In contrast, authorities are already planning for cannabis to be the country’s largest cash crop with earnings well over a billion dollars within the next five years. Last year, the country exported 30 tons of industrial hemp to Switzerland with another 20 tons due to be exported this year.

Tobacco farmers are now being encouraged to switch to cannabis. The hope is that at least a quarter of their income is derived from cannabis sales in just the next three years.

57 companies have now received their licenses from the Zimbabwean government to grow cannabis.

A Change for Black Farmers?

One of the biggest problems Black farmers face in Zimbabwe in the current market, no matter what they cultivate, is that smaller farmers are being consistently squeezed by intermediaries who are the only chance they have to get their wares to market.

Since 2000, Black farmers have taken over former white farms after Robert Mugabe’s supporters seized white-owned plantations.

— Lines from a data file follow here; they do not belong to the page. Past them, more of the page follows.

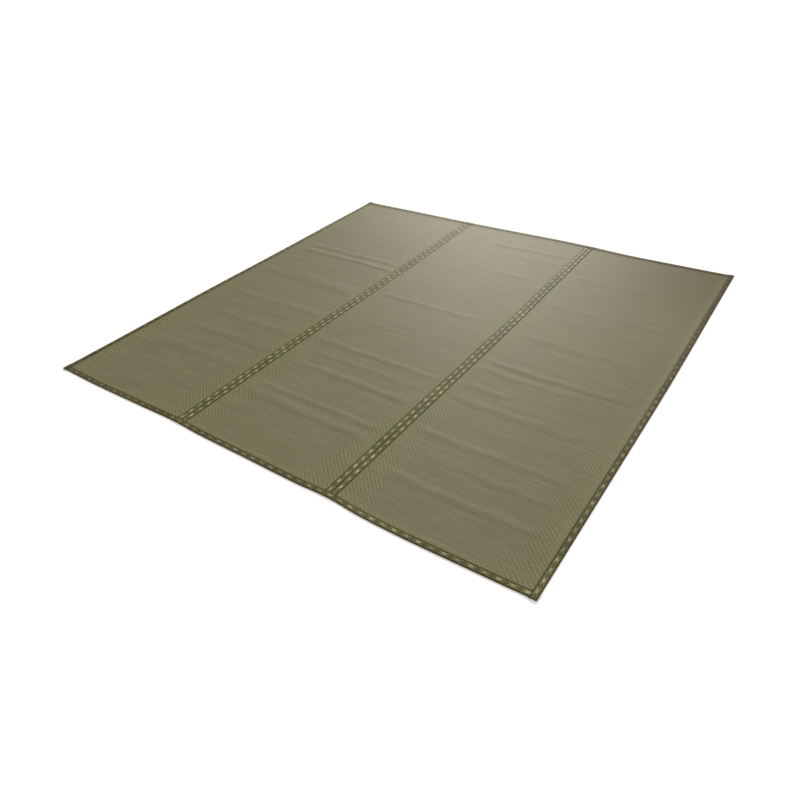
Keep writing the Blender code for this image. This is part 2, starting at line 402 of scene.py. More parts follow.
# %% Closed sheets from grids
RIB_PITCH = 0.01107
BLOCK_LENGTH = 0.0105
WEAVE_SINK = GAP / 3
BACK_COLUMNS = 6
BACK_ROWS = 8
SHARP_ANGLE = math.radians(40)


def build(name, points, faces, cloth):
    """A mesh object with its cloth attribute, shaded smooth but for its sharp rims."""
    mesh = bpy.data.meshes.new(name)
    mesh.from_pydata(points.tolist(), [], faces)
    layer = mesh.attributes.new("cloth", "FLOAT_VECTOR", "POINT")
    layer.data.foreach_set("vector", cloth.astype(np.float32).ravel())
    mesh.shade_smooth()
    mesh.set_sharp_from_angle(angle=SHARP_ANGLE)
    return link(bpy.data.objects.new(name, mesh))


def grid_faces(rows, columns):
    """Quads of a grid, as rows of four point numbers."""
    first = (np.arange(rows - 1)[:, None] * columns + np.arange(columns - 1)).ravel()
    return np.stack([first, first + 1, first + columns + 1, first + columns], axis=1)


def border(rows, columns):
    """The numbers of a grid's outer points, once round."""
    numbers = np.arange(rows * columns).reshape(rows, columns)
    return np.concatenate(
        [numbers[0, :-1], numbers[:-1, -1], numbers[-1, :0:-1], numbers[:0:-1, 0]]
    )


def coarse_faces(rows, columns, row_step, column_step):
    """Large faces under a fine grid. Those at the rim keep every fine point of the rim."""
    numbers = np.arange(rows * columns).reshape(rows, columns)
    row_marks = sorted({*range(0, rows - 1, row_step), rows - 1})
    column_marks = sorted({*range(0, columns - 1, column_step), columns - 1})
    faces = []
    for low, high in zip(row_marks, row_marks[1:]):
        for left, right in zip(column_marks, column_marks[1:]):
            front = numbers[low, left:right + 1] if low == 0 else numbers[low, [left, right]]
            back = numbers[high, left:right + 1] if high == rows - 1 else numbers[high, [left, right]]
            near = numbers[low:high + 1, left] if left == 0 else numbers[[low, high], left]
            far = numbers[low:high + 1, right] if right == columns - 1 else numbers[[low, high], right]
            faces.append([*front[:-1], *far[:-1], *back[:0:-1], *near[:0:-1]])
    return faces


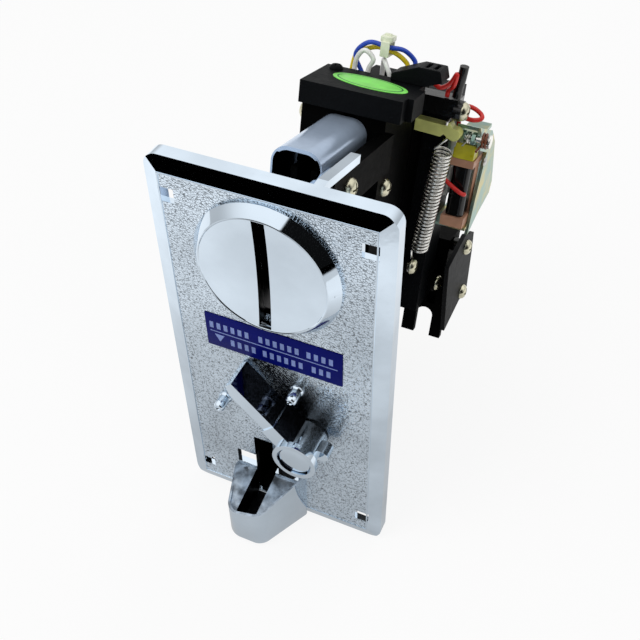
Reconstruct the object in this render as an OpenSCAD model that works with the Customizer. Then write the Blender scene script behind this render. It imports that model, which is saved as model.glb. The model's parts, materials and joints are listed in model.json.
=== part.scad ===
// Coin acceptor: a chrome door plate with a coin slot, reject lever and return cup,
// and a coin selector behind it that leans back and down.
// X is to the right, Y goes into the machine, Z is up; the origin is at the centre
// of the plate's mounting face. Everything behind the plate is drawn level, in the
// selector's own frame, and is then leaned back by module leaned().

/* [Front plate] */
// Width of the front plate
plate_w = 65; // [62:1:80]
// Height of the front plate
plate_h = 127; // [125:1:150]
// Radius of the plate's corners
plate_corner_r = 4; // [3:0.5:8]
// Depth of the plate's side walls
plate_edge_d = 4; // [3.5:0.1:4.6]
// Width of the sloping border
plate_bevel_w = 4.3; // [3:0.1:6]
// Height of the textured field in front of the mounting face
field_d = 5.3; // [5:0.1:6]
// Thickness of the plate's skin
plate_skin = 2; // [1.6:0.1:2.4]
// Width of the rim that rests on the door
rim_w = 3; // [2:0.25:3.5]
// Side of the square bolt holes
bolt_hole_w = 4.3; // [3.5:0.1:5]
// Distance of the bolt holes from the plate's sides
bolt_inset_x = 6; // [5.5:0.25:8]
// Distance of the bolt holes from the plate's top and bottom
bolt_inset_z = 10.5; // [9.5:0.25:13]

/* [Coin entry] */
// Radius of the entry disc at the plate
disc_base_r = 20.1; // [19.5:0.1:22]
// Radius of the entry disc at its front
disc_front_r = 17.1; // [16.5:0.1:18]
// How far the entry disc stands out of the field
disc_rise = 3.7; // [3:0.1:5]
// Height of the disc's centre above the plate's centre
disc_z = 38.5; // [38:0.5:40]
// Width of the coin slot
slot_w = 3.4; // [2.6:0.1:3.5]
// Height of the coin slot
slot_h = 31; // [28:0.5:32]

/* [Label] */
// Width of the label
label_w = 40.2; // [34:0.2:46]
// Height of the label
label_h = 12.2; // [9:0.2:13]
// Thickness of the label
label_t = 0.25; // [0.2:0.05:0.4]

/* [Reject lever] */
// Pivot of the lever, to the right of the plate's centre
pivot_x = 10.3; // [10:0.1:11.5]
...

This temporarily brought the tobacco farming industry in the country to a standstill. However, since 2008, the industry has recovered.

The problem that the vast majority of farmers in Zimbabwe still face, however, is access to the global market as well as capital and supplies necessary to plant and harvest their crops. Many smaller farmers are struggling to make a living in an environment where they must go into debt for seed, fertilizer, and equipment to plant and harvest their crops with contracted sellers who also literally pay pennies on the dollar for crops they sell at auction bound mostly for China.

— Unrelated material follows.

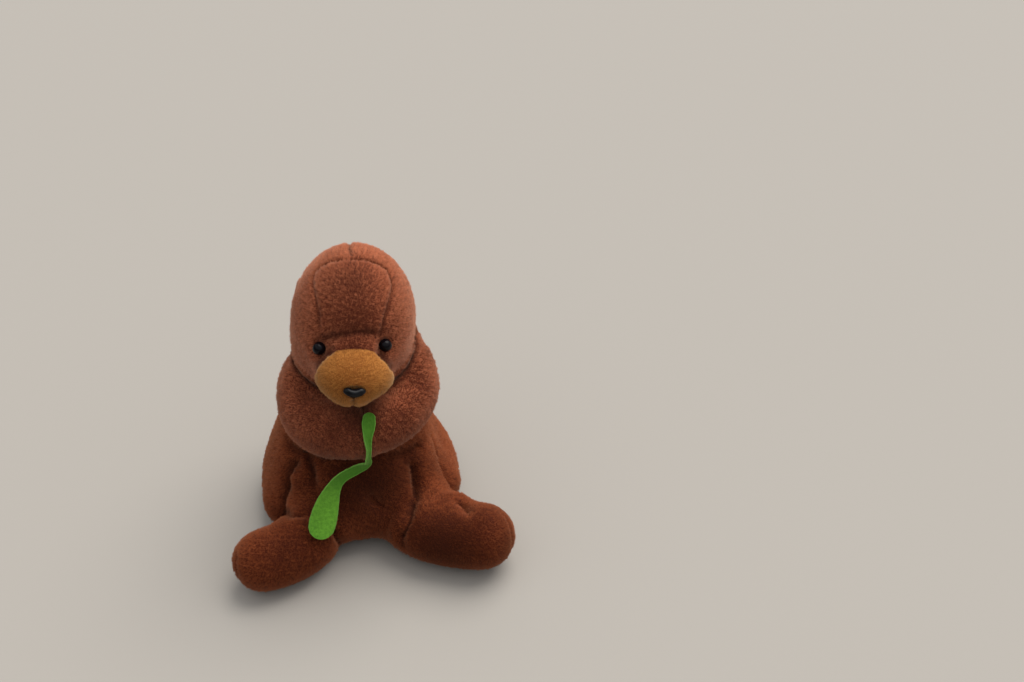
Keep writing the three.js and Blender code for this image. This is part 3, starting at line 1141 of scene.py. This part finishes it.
def make_head():
    """The head's two panels, brown and tan, each with its pile."""
    halves = part_panel(head_skin())
    looks = (("head", BROWN, "plush", 1.0), ("muzzle", TAN, "tan_plush", 1.6))
    for number, (mesh, (name, material, slot, fine)) in enumerate(zip(halves, looks)):
        mesh.name = name + "_skin"
        head = piece(name + "_skin", mesh, material, [name])
        room = room_above(mesh, (*HEAD_PRESSES, "leaf", "eye_left", "eye_right"))
        local = to_head(corners_of(mesh))
        room[under_nose(local)] = 0
        pile = PILE + (PILE_FACE - PILE) * smooth_step(-5, -35, local[:, 1])
        pile *= 0.6 + 0.4 * smooth_step(0, 2, np.abs(off_seam(local)))
        ends = ((0, 0, -8), (0, 0, 8)) if name == "head" else ((0, -30, -9), (0, -42, -9))
        line, seed = from_head(ends), 500 + 10 * number
        size = {"density": TUFTS_PER_MM2 * fine, "width": TUFT_WIDTH / math.sqrt(fine)}
        made = tufts(head, room, pile, from_snout, line, seed, room > LEAST_ROOM, **size)
        coat("pile_" + name, made, material)


def combed_up(points, out):
    return 0 * points + UP


def make_ear(side):
    name = "ear_" + side
    skin = Skin(union([name], 0.0, 0.5))
    skin.smooth(4)
    skin.push(0.6)
    middle = np.array(middle_of(name))
    out = -1 if side == "left" else 1
    skin.dent(middle + np.array((2.5 * out, -1, 0)) * MM, 3.0, 0.8)
    skin.finish()
    ear = piece(name + "_skin", skin.mesh, BROWN, [name])
    room = room_above(skin.mesh, ("head", "trunk"))
    line, seed = [middle - 3 * MM * UP, middle + 3 * MM * UP], 700 + len(side)
    made = tufts(ear, room, 1.0, combed_up, line, seed, room > LEAST_ROOM, density=9.0, width=0.2)
    coat("pile_" + name, made, BROWN)


# ---- eyes, nose and leaf


def lathed(profile, around=48):
    """A round mesh from a profile of (radius, height), closed where the radius is nought."""
    bm = bmesh.new()
    turns = np.linspace(0, 2 * math.pi, around, endpoint=False)
    rings = [
        [bm.verts.new((r * math.cos(a), r * math.sin(a), z)) for a in (turns if r else turns[:1])]
        for r, z in profile
    ]
    for low, high in zip(rings[:-1], rings[1:]):
        for i in range(around):
            order = ((low, i), (low, i + 1), (high, i + 1), (high, i))
            corners = [ring[k % len(ring)] for ring, k in order]
            bm.faces.new(list(dict.fromkeys(corners)))
    bmesh.ops.recalc_face_normals(bm, faces=bm.faces)
    return bm


def make_eye(side):
    """A domed bead on a thin flange, set square to the face."""
    name = "eye_" + side
    r = EYE_RADIUS
    dome = [(r * math.sin(t), r * math.cos(t)) for t in np.linspace(0, 1.75, 22)[1:]]
    profile = [(0, r), *dome, (r * 1.02, -0.35 * r), (r * 0.9, -0.55 * r), (0, -0.6 * r)]
    bm = lathed([(a * MM, b * MM) for a, b in profile])
    out = Vector(from_head((-10 if side == "left" else 10, -20, 0)) - from_head((0, 0, 0)))
    turn = out.to_track_quat("Z", "Y").to_matrix().to_4x4()
    bm.transform(Matrix.Translation(middle_of(name)) @ turn)
    mesh = mesh_from(bm, name + "_bead")
    piece(name + "_bead", mesh, EYE_BLACK, [name])


def make_nose():
    """A wide bean whose two ends turn up, with a dimple at each side."""
    bm = bmesh.new()
    bmesh.ops.create_uvsphere(bm, u_segments=48, v_segments=32, radius=1)
    wide, deep, tall = NOSE_HALF
    for v in bm.verts:
        x, y, z = v.co
        pits = math.exp(-(((abs(x) - 0.5) / 0.2) ** 2) - ((z + 0.1) / 0.35) ** 2)
        lobes = min(0.8 + 1.5 * x * x, 1.25) if z > 0 else 1
        v.co = (
            wide * x,
            deep * y * (1 - 0.16 * pits * (y < 0)),
            tall * z * lobes + 0.9 * x * x - 0.2,
        )
    bm.transform(Matrix.Rotation(math.radians(-NOSE_TILT), 4, "X"))
    bm.transform(HEAD.to_3x3().to_4x4())
    bm.transform(Matrix.Translation(middle_of("nose")))
    mesh = mesh_from(bm, "nose_bean")
    piece("nose_bean", mesh, NOSE_BLACK, ["nose"])


# The felt strip from its upper tip to its lower. In each row: the middle of its width, half its
# width, the way its face looks, and how far its edges curl up.
LEAF_ROUTE = [
    (5.0, -51.5, 98.8, 3.0, 0.1, -1, 0.6, 0.5),
    (4.5, -53.5, 97.0, 3.4, 0.1, -1, 0.6, 0.8),
    (3.5, -57.5, 94.0, 3.6, 0.1, -1, 0.6, 1.0),
    (2.2, -62.0, 89.5, 2.4, 0.3, -1, 0.4, 0.9),
    (1.9, -65.0, 83.0, 1.7, 0.7, -1, 0.0, 0.4),
    (1.2, -65.0, 77.0, 1.8, 0.6, -1, -0.1, 0.3),
    (0.2, -63.5, 72.0, 2.4, 0.3, -1, 0.1, 0.3),
    (-6.5, -61.5, 67.0, 2.8, 0.1, -1, 0.4, 0.5),
    (-14.5, -62.5, 63.5, 3.1, 0.1, -1, 0.4, 0.6),
    (-19.5, -65.0, 59.0, 4.2, 0.0, -1, 0.35, 0.5),
    (-23.5, -67.5, 51.5, 6.2, 0.0, -1, 0.35, 0.4),
    (-27.0, -71.5, 43.5, 7.4, 0.0, -1, 0.5, 0.5),
    (-29.3, -75.0, 38.2, 7.2, 0.0, -1, 0.6, 0.6),
    (-30.5, -77.2, 35.4, 7.0, 0.0, -1, 0.6, 0.6),
    (-31.0, -78.0, 34.2, 6.8, 0.0, -1, 0.6, 0.6),
]


def make_leaf():
    """The felt strip, with round tips and softened cut edges."""
    route = rounded(LEAF_ROUTE, 0.45)
    at, half, face, curl = route[:, :3], route[:, 3], route[:, 4:7], route[:, 7]
    along = np.concatenate([[0], np.cumsum(np.linalg.norm(np.diff(at, axis=0), axis=1))])
    total = along[-1]
    for end, from_end in ((half[0], along), (half[-1], total - along)):
        half = half * np.sqrt(np.clip(1 - np.clip(1 - from_end / end, 0, 1) ** 2, 0.0004, 1))
    ahead = unit(np.gradient(at, axis=0))
    side = unit(np.cross(face, ahead))
    out = unit(np.cross(ahead, side))
    # Round the strip's section: over the face, round the cut edge, and back underneath.
    across = np.linspace(-1, 1, 15)
    top = [(a, 0.5 * (1 - 0.25 * a**6)) for a in across]
    ring = top + [(a, -h) for a, h in reversed(top)]
    ring.insert(len(top), (1.02, 0.0))
    ring.append((-1.02, 0.0))
    wave = 0.35 * np.sin(along / 5.3 + 0.6) * np.clip(half / 7, 0, 1)
    bm = bmesh.new()
    rows = []
    for i in range(len(at)):
        row = []
        for a, h in ring:
            lift = curl[i] * (abs(a) ** 2.4 - 0.35) + wave[i] * a
            spot = at[i] + side[i] * a * half[i] + out[i] * (h * LEAF_THICK + lift)
            row.append(bm.verts.new(spots(spot)))
        rows.append(row)
    for one, two in zip(rows[:-1], rows[1:]):
        for j in range(len(ring)):
            k = (j + 1) % len(ring)
            bm.faces.new((one[j], one[k], two[k], two[j]))
    bm.faces.new(reversed(rows[0]))
    bm.faces.new(rows[-1])
    bmesh.ops.recalc_face_normals(bm, faces=bm.faces)
    mesh = mesh_from(bm, "leaf_felt")
    # Marks the cut edge, and the lower blade, which gets painted light.
    rim = np.array([abs(a) for a, _ in ring])
    inner = np.clip((1 - rim[None]) * half[:, None] / LEAF_RIM, 0, 1)
    tips = np.clip(np.minimum(along, total - along)[:, None] / LEAF_RIM, 0, 1)
    edge = 1 - np.minimum(inner, tips)
    mark(mesh, "edge", edge)
    blade = smooth_step(0.55, 0.75, along / total)[:, None]
    mark(mesh, "pale", np.broadcast_to(blade, edge.shape))

    skin = Skin(mesh)
    fine, _ = ripple(skin.at, 1.3, 41)
    skin.push(0.05 * fine)
    skin.write()
    leaf = piece("leaf_felt", mesh, GREEN, ["leaf"])


make_camera()
make_floor()
make_light()
make_body()
for side in ("left", "right"):
    make_arm(side)
    make_ear(side)
    make_eye(side)
make_head()
make_nose()
make_leaf()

This infrastructure was created when banks pulled out of the sector because the government has never formally transferred the land it seized from the previous owners to the farmers who currently plant crops on this land. The contracted sellers, often financed with Chinese funds, are able to get top dollar for the crops, but they pay farmers next to nothing.

This is gradually changing. According to Agriculture Minister Anxious Masuka, tobacco farmers received 60% of the sales price for their tobacco in 2020, up from 50% in 2019.

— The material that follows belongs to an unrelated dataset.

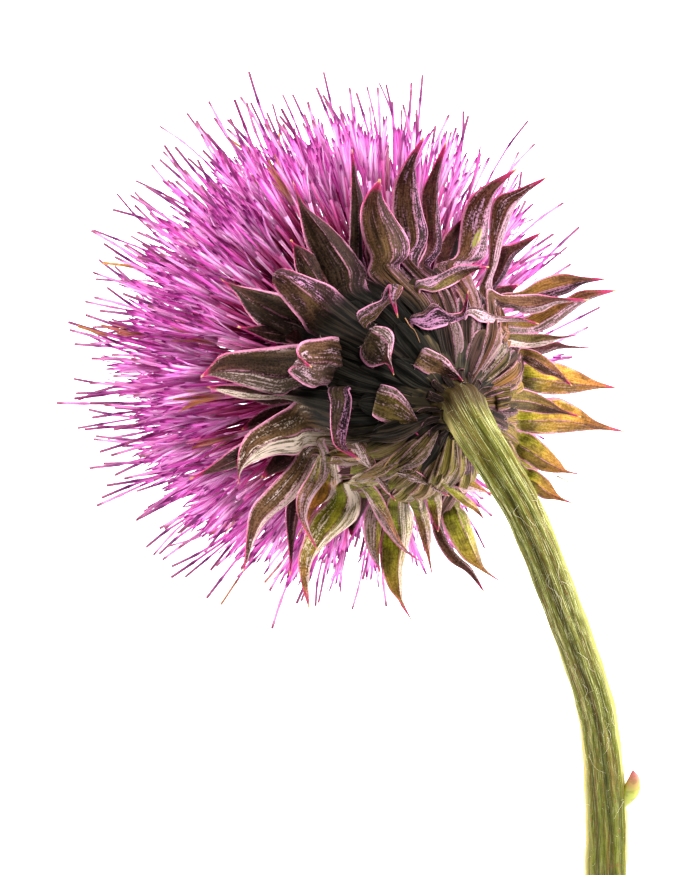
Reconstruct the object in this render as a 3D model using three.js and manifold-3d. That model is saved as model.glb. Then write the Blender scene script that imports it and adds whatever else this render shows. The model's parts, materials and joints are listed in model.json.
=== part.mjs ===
// A nodding thistle head on its cut stem, in millimetres, +Z up.
// It lies as it would on a table: the florets fan out face down, the spiny bracts lie above them,
// and the stem arches over the back of the head down to its slanting cut.
import * as THREE from "three";
import { mergeVertices } from "three/addons/utils/BufferGeometryUtils.js";
import Module from "manifold-3d";

const wasm = await Module();
wasm.setup();

// Driving dimensions.
const pixelSize = 0.125; // one pixel of the photograph at the level of the head, from a stem 5 mm thick
const photoMiddle = { x: 350, y: 437.5 };
const headLevel = 38; // height of the level where a pixel has that size
const viewDistance = 608; // from that level up to the eye
const headTilt = 35; // degrees between the head's axis and the view straight down
const headHeading = 156.1; // degrees in the picture, anticlockwise from its right, that the florets face
const jointLevel = 48; // height of the stem's joint with the head
const joint = { x: 455, y: 405 }; // that joint in the photograph
const cupProfile = [
  // radius, depth along the head from the joint
  [3.4, 0],
  [6.2, 0.5],
  [9.2, 1.9],
  [11.7, 4.2],
  [13.5, 7.4],
  [14.4, 11.0],
  [14.3, 14.2],
  [13.6, 16.6],
];
const cupDepth = 16.6;
const clawCount = 13; // raised claws of the bracts round the cup
const clawRelief = 0.45;
const gap = 0.3; // clearance between neighbouring pieces
const bractThickness = 0.62;
const bractFold = 0.32; // how far a margin folds back, as a share of half the width
const rootDepth = 2.6; // how far a bract's root is sunk into the cup
const seatInset = 0.4; // how far its blade starts below the cup's surface
const leastHalfWidth = 0.45; // of a spine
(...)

While many farmers have been released from their obligations under this scheme on the tobacco side of the equation, there is nothing currently to suggest that a cannabis cultivation scheme would not create exactly the same problem.

Social Equity Still Scarce in Global Cannabis Industry

The terrible reality that still exists, globally, in the cannabis industry, is that no matter how lucrative it can be for a small minority of firms, most of these are founded and run by white people. Even in nations like the US and Canada, about 10% of executives are non-white. Indeed, according to recent data, both women and ethnic minorities continue to lose ground in the legitimizing industry globally.

In the developing world, the problem is even starker in large part because of historical inequities and the general unavailability of even loans to establish certified plantations.

This means that unless this problem is rectified, no matter how much focus governments put on cannabis cultivation and production as an “economic development tool,” the vast majority of such economic development, if not sales, will still go to a small (and mostly white, male) minority.